*Data to process*
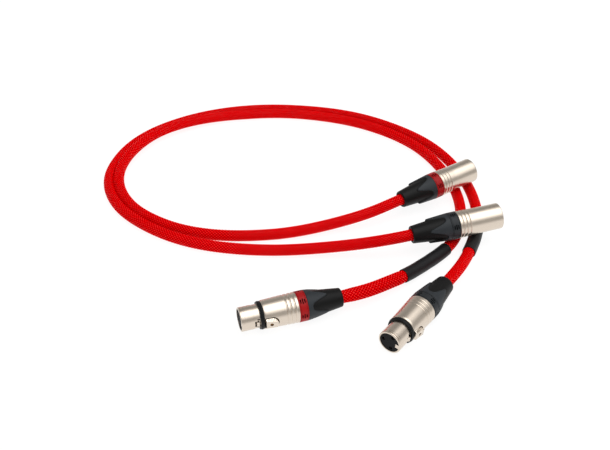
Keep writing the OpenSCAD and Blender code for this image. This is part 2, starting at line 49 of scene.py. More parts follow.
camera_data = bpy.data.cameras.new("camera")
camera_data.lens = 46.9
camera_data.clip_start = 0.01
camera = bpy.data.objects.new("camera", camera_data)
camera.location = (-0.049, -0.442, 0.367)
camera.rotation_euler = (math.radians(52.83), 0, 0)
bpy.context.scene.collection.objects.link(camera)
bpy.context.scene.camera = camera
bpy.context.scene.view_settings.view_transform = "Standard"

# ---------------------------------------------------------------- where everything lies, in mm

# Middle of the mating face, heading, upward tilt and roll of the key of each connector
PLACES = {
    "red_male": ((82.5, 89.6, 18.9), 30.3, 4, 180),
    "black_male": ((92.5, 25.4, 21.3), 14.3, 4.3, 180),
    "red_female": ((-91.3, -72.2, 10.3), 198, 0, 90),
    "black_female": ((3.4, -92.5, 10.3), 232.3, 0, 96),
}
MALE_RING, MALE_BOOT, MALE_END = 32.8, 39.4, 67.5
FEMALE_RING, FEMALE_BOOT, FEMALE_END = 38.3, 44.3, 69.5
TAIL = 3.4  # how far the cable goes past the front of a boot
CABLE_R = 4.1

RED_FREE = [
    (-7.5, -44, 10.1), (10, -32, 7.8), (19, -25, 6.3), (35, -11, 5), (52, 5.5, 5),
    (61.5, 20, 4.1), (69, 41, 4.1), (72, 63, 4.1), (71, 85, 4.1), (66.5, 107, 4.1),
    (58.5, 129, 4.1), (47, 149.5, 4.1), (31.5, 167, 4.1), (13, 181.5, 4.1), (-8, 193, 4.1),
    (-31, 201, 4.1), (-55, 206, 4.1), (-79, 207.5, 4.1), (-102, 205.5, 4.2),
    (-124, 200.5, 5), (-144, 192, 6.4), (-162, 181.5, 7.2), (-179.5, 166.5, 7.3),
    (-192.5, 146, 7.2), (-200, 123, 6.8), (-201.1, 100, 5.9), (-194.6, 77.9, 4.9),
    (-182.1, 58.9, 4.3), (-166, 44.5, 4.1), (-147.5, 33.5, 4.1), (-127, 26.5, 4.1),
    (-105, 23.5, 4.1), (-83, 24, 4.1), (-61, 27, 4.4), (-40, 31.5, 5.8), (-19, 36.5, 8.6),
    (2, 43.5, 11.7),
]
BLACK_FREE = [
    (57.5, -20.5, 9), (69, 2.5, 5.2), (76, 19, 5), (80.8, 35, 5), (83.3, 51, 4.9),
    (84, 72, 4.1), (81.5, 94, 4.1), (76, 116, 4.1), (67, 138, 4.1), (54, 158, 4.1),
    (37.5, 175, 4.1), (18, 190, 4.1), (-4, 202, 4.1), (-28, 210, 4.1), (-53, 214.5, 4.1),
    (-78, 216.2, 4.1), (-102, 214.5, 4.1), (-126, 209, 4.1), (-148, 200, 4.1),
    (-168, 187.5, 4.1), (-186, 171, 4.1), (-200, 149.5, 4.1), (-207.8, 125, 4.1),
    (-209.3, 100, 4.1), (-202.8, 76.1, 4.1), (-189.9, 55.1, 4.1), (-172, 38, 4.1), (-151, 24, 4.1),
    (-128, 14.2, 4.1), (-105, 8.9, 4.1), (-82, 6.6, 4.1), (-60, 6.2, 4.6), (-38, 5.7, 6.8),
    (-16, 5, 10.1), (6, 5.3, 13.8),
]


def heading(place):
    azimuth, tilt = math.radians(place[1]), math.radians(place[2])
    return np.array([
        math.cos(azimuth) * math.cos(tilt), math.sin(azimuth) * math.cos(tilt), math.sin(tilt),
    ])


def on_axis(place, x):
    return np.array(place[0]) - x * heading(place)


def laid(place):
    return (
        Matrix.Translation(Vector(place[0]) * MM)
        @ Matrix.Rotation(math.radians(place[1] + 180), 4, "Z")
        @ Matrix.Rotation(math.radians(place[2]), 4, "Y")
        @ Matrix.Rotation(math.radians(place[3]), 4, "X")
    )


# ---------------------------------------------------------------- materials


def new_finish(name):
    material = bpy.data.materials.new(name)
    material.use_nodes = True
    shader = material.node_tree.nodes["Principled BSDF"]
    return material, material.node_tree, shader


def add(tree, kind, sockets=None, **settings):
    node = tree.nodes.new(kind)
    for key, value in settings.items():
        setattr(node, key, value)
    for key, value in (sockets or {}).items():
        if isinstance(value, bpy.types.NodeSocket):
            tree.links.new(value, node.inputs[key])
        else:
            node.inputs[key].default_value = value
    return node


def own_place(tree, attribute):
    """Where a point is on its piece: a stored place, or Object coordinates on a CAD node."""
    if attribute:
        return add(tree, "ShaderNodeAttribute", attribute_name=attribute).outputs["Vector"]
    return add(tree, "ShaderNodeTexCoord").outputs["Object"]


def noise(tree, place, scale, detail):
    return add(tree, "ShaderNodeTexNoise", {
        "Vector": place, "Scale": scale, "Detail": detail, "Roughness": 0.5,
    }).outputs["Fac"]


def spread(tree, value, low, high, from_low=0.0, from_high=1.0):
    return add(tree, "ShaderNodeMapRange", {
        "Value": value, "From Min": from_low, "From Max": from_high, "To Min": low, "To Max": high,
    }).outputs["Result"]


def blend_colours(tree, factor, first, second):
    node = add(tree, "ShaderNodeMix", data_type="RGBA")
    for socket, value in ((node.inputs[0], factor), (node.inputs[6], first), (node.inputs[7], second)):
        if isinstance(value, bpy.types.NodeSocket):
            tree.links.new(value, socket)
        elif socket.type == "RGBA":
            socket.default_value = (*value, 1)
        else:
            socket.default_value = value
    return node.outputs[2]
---
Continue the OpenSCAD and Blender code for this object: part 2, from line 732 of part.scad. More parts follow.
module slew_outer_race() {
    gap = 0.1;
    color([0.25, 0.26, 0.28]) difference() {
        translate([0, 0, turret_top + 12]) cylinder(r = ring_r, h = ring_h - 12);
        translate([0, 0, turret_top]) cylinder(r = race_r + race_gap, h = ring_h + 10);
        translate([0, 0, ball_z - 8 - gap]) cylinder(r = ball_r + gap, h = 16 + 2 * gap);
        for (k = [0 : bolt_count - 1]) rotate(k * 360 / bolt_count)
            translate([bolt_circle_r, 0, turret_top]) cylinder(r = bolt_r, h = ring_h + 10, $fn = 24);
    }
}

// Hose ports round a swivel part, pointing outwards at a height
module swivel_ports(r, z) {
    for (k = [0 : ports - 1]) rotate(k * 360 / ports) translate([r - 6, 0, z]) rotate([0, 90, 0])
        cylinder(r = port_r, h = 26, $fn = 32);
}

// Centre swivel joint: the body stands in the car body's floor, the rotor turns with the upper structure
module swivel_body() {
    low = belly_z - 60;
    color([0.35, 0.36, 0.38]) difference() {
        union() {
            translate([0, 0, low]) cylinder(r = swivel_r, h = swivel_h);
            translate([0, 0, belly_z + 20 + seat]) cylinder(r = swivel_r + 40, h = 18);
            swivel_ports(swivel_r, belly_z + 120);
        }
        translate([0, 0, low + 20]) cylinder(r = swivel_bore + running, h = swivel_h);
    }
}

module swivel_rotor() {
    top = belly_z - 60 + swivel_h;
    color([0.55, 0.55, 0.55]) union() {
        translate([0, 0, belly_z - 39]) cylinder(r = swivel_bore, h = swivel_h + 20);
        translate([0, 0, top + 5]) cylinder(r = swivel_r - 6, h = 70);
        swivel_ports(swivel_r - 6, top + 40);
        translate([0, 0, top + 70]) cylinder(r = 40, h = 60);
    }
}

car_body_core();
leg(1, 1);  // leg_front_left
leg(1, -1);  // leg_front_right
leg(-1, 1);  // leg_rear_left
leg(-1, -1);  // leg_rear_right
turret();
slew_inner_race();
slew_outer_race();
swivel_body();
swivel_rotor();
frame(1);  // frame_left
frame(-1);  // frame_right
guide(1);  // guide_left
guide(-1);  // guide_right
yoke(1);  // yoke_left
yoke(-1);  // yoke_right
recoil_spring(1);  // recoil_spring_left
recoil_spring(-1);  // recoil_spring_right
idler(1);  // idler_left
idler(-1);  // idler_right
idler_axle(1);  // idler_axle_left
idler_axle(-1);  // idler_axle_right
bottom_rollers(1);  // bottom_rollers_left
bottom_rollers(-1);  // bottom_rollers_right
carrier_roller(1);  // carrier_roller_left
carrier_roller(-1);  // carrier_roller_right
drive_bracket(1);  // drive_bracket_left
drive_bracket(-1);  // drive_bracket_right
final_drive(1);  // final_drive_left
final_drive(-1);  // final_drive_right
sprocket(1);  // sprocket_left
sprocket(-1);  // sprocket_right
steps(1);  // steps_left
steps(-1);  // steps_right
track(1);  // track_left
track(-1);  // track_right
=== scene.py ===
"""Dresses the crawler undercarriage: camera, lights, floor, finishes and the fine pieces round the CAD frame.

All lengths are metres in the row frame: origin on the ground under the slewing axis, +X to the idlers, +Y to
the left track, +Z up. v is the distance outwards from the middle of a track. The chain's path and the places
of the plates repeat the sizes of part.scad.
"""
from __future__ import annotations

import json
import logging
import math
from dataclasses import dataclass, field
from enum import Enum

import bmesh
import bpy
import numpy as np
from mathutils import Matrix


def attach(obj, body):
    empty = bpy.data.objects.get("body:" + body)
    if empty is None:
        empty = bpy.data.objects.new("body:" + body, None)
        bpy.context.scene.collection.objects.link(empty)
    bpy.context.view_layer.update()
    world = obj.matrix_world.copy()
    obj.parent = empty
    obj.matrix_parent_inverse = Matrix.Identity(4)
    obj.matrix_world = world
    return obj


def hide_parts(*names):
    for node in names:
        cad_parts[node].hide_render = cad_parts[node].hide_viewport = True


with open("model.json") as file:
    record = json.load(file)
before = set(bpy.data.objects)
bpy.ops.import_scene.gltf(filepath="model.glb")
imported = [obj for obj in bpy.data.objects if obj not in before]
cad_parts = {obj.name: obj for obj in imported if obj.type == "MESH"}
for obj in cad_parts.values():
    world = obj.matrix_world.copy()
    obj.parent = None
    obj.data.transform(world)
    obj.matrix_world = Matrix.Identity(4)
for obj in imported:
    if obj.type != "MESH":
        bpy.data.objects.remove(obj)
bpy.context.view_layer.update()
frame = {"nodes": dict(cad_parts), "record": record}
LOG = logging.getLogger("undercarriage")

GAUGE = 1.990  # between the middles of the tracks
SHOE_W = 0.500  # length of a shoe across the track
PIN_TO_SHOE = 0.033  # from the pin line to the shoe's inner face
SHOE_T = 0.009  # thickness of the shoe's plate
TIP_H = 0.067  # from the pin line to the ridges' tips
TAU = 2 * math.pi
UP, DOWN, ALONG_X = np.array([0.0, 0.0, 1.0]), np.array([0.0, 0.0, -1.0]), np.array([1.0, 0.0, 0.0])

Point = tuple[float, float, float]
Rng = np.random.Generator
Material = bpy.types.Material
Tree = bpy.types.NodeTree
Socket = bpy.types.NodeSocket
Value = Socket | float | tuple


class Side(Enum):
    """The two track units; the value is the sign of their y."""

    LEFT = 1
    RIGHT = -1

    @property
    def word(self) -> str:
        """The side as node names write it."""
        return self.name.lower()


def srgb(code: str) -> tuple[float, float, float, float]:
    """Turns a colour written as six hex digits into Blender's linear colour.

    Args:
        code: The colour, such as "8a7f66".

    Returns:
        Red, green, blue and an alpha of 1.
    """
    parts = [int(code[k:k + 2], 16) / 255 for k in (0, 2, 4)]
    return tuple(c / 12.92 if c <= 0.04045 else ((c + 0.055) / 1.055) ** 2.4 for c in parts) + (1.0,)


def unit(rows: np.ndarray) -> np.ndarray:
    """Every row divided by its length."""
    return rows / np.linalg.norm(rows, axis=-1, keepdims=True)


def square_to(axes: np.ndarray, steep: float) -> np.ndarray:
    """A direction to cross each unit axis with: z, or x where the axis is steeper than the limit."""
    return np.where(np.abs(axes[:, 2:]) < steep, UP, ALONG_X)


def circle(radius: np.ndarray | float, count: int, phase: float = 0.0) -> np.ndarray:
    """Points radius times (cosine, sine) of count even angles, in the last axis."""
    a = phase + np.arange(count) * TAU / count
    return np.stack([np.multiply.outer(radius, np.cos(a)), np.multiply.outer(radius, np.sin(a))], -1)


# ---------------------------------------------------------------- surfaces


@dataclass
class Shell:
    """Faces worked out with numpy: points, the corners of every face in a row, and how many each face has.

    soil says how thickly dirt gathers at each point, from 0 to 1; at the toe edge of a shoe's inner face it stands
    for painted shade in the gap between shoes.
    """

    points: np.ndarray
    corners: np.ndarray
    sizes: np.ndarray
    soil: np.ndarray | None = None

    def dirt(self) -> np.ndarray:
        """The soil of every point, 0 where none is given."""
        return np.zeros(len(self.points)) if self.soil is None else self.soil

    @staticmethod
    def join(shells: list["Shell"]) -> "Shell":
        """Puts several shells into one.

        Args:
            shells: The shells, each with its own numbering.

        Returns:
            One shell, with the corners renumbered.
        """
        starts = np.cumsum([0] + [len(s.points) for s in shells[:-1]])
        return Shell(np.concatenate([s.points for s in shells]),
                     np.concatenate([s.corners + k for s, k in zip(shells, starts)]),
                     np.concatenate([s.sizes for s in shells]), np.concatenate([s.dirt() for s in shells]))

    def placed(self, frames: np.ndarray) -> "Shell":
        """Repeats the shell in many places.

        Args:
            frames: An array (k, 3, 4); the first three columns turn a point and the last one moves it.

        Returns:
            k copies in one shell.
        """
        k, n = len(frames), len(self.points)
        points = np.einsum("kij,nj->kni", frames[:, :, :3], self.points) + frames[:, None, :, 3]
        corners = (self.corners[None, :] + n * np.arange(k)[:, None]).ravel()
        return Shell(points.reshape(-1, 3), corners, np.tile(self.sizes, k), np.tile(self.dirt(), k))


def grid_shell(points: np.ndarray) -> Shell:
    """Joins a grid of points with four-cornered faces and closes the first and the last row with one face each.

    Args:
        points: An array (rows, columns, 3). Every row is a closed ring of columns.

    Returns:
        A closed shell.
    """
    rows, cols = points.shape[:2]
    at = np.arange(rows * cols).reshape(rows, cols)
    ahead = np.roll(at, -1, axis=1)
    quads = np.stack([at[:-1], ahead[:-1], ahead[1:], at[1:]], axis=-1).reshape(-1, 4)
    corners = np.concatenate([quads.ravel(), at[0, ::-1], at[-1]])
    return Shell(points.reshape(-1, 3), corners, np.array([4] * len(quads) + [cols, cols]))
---
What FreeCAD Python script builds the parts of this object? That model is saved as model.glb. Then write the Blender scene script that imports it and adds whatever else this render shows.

*Stated problem*
Look through the entries above and quote exactly the lines from the line with "car_body_core();" to the line with "record = json.load(file)", counting both of those lines.

*Exercise result*
car_body_core();
leg(1, 1);  // leg_front_left
leg(1, -1);  // leg_front_right
leg(-1, 1);  // leg_rear_left
leg(-1, -1);  // leg_rear_right
turret();
slew_inner_race();
slew_outer_race();
swivel_body();
swivel_rotor();
frame(1);  // frame_left
frame(-1);  // frame_right
guide(1);  // guide_left
guide(-1);  // guide_right
yoke(1);  // yoke_left
yoke(-1);  // yoke_right
recoil_spring(1);  // recoil_spring_left
recoil_spring(-1);  // recoil_spring_right
idler(1);  // idler_left
idler(-1);  // idler_right
idler_axle(1);  // idler_axle_left
idler_axle(-1);  // idler_axle_right
bottom_rollers(1);  // bottom_rollers_left
bottom_rollers(-1);  // bottom_rollers_right
carrier_roller(1);  // carrier_roller_left
carrier_roller(-1);  // carrier_roller_right
drive_bracket(1);  // drive_bracket_left
drive_bracket(-1);  // drive_bracket_right
final_drive(1);  // final_drive_left
final_drive(-1);  // final_drive_right
sprocket(1);  // sprocket_left
sprocket(-1);  // sprocket_right
steps(1);  // steps_left
steps(-1);  // steps_right
track(1);  // track_left
track(-1);  // track_right
=== scene.py ===
"""Dresses the crawler undercarriage: camera, lights, floor, finishes and the fine pieces round the CAD frame.

All lengths are metres in the row frame: origin on the ground under the slewing axis, +X to the idlers, +Y to
the left track, +Z up. v is the distance outwards from the middle of a track. The chain's path and the places
of the plates repeat the sizes of part.scad.
"""
from __future__ import annotations

import json
import logging
import math
from dataclasses import dataclass, field
from enum import Enum

import bmesh
import bpy
import numpy as np
from mathutils import Matrix


def attach(obj, body):
    empty = bpy.data.objects.get("body:" + body)
    if empty is None:
        empty = bpy.data.objects.new("body:" + body, None)
        bpy.context.scene.collection.objects.link(empty)
    bpy.context.view_layer.update()
    world = obj.matrix_world.copy()
    obj.parent = empty
    obj.matrix_parent_inverse = Matrix.Identity(4)
    obj.matrix_world = world
    return obj


def hide_parts(*names):
    for node in names:
        cad_parts[node].hide_render = cad_parts[node].hide_viewport = True


with open("model.json") as file:
    record = json.load(file)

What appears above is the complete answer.